Além da dificuldade para conseguir um órgão pediátrico, em que doador e receptor tenham pesos semelhantes e a mesma tipagem sanguínea e que a família aceite doar em um momento de muita dor, a especialista da Santa Casa destaca que o coração, especificamente, é um órgão muito difícil de transplantar. Isso porque, diferentemente dos rins, por exemplo, que podem ficar quase 24 horas fora do organismo, o coração é muito delicado e resiste por no máximo quatro horas entre a retirada do doador e a implantação no receptor.

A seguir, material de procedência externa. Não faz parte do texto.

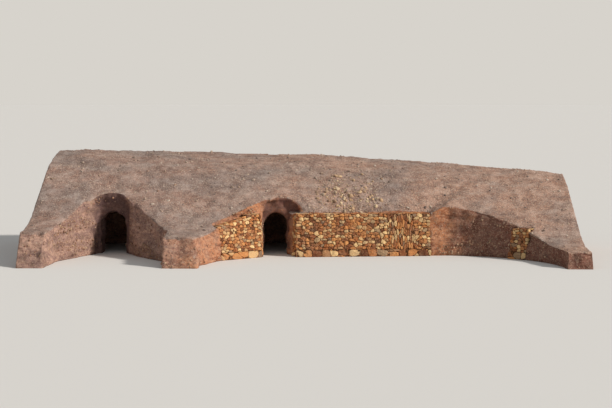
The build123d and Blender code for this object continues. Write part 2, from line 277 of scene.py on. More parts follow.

— Para fazer o transplante, precisamos de um coração que sirva para o peso do paciente e que não seja de uma pessoa muito mais velha. Sabemos que corações com mais de 10 anos de diferença entre doador e receptor tem uma chance maior tanto de rejeição quanto de redução de vida útil do enxerto — acrescenta Silvia.
Fora isso, Aline aponta que a pandemia teve um impacto negativo sobre as ofertas de doação de órgãos, reduzindo os transplantes em todas as áreas – fato que fez com que alguns pacientes, com quadros graves, morressem na lista de espera.